Les bulletins de la « Commune révolutionnaire » et de la « Révolution », les deux groupes rivaux que les proscrits avaient fondés à Londres, circulaient partout en dépit de la police. La Lettre au peuple, émanée de la Commune révolutionnaire, signée de Félix Pyat, de Boichot, de Caussidière, fut introduite en fraude dans des colis de toutes espèces. Perquisitions, arrestations, poursuites, condamnations, rien n’y fît : les proscrits inondaient la France de leurs écrits. Le cabinet noir avait beau fonctionner : par des détours variés, la correspondance se poursuivait régulière. A un redoublement de rigueur on ripostait chaque fois par des moyens plus ingénieux. De 1852 à 1859, les relations des proscrits et des républicains de l’intérieur ne furent jamais interrompues un seul instant.

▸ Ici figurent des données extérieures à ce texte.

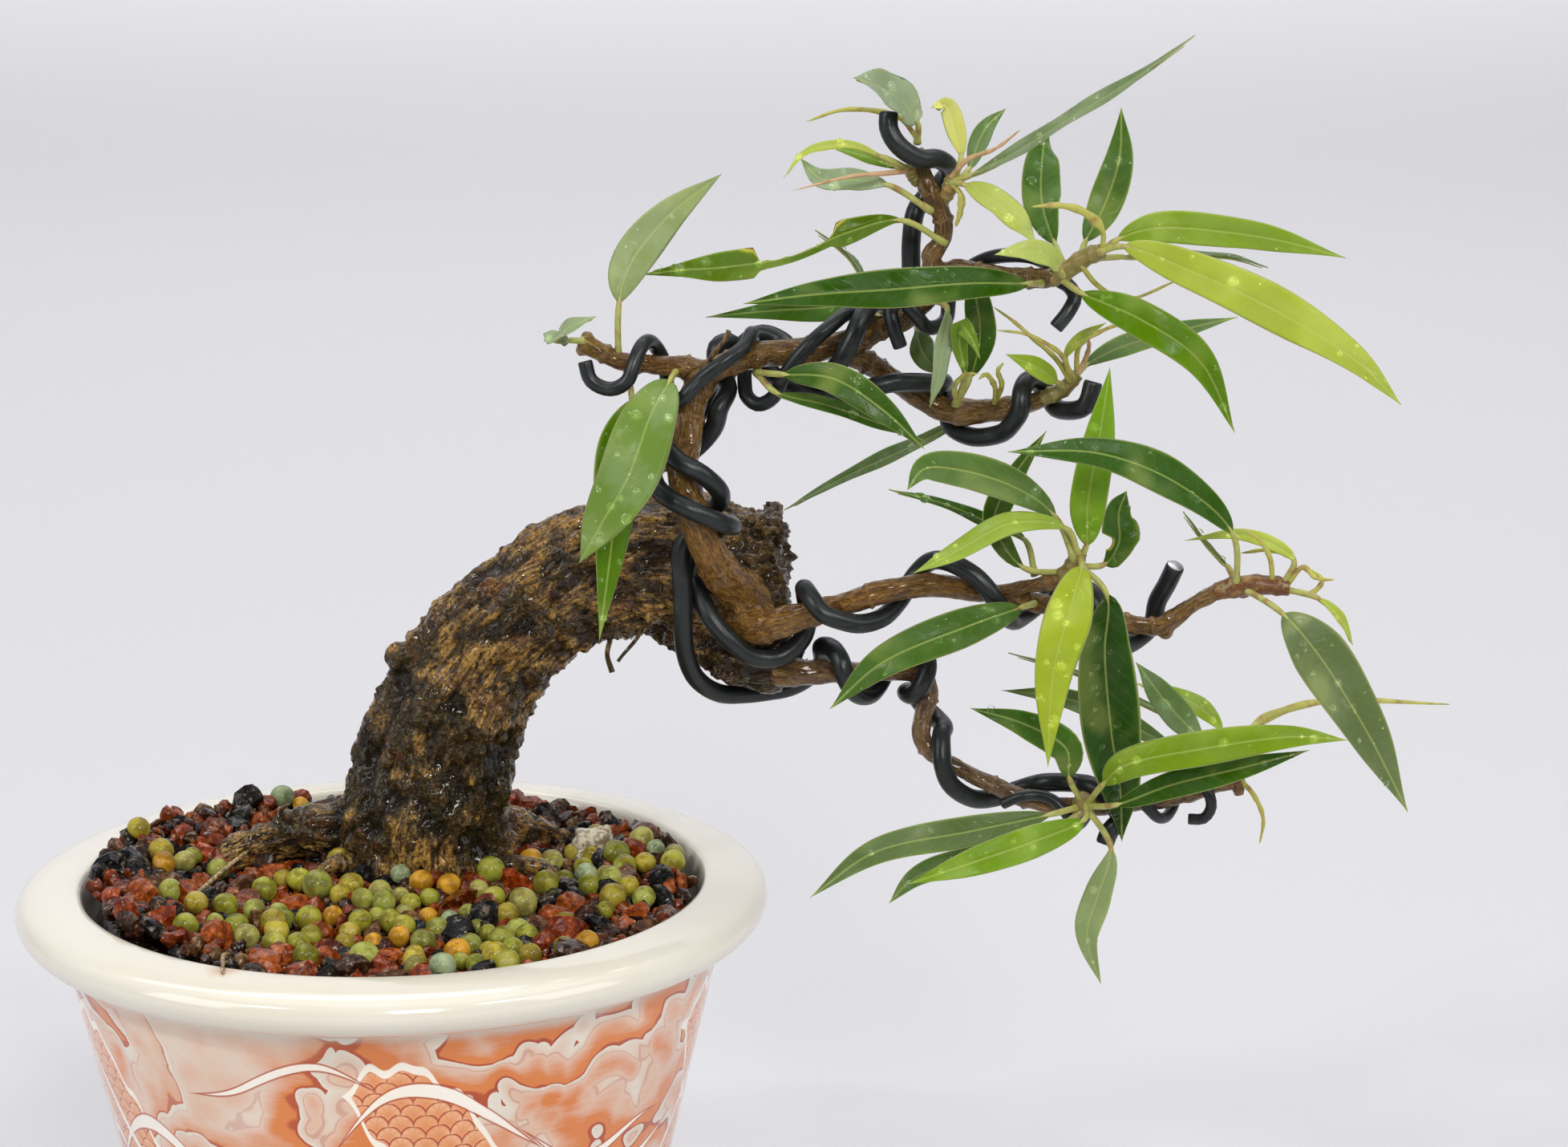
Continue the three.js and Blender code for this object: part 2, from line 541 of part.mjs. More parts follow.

Ces derniers savaient pourtant ce qu’ils risquaient. Nous avons dit la vie du républicain sous l’Empire ; nous avons dit ce que pouvaient être ses journaux ; nous avons décrit l’action de la police. Nous n’avons pas besoin d’insister sur les difficultés de la propagande, disons plus : de la vie, sous ce régime de compression et de mensonge. Plusieurs en furent accablés, brisés. « Rien ne m’étonne, rien ne m’indigne désormais, écrivait Emile Souvestre ; il y a longtemps que j’ai dépassé les frontières du mépris et mon indignation est épuisée ». Il mourut bientôt et Mme Raune écrivait à l’occasion de sa mort : « Ces hommes, Lamennais, François Arago, Michel (de Rourges), Emile Souvestre ont été tués par le 2 Décembre. L’amertume qui débordait leur cœur m’en a assez appris ». La plupart, cependant, résistèrent, vécurent. « Jamais parti vaincu, a dit Beslay, n’a montré plus de fierté et de persévérance ». En dépit de l’administration et de la police, les républicains continuèrent de se voir, de se connaître, de se sentir les coudes, silencieusement, dans la foule anonyme et muette, où ils étaient confondus. Ils demeurèrent en éveil ; ils guettèrent les occasions ; surtout, ils formèrent de nouveaux combattants. Quand l’heure vint, tardive, tous étaient prêts : les anciens, fidèles, non découragés, les jeunes, formés par l’épreuve, ardents et résolus.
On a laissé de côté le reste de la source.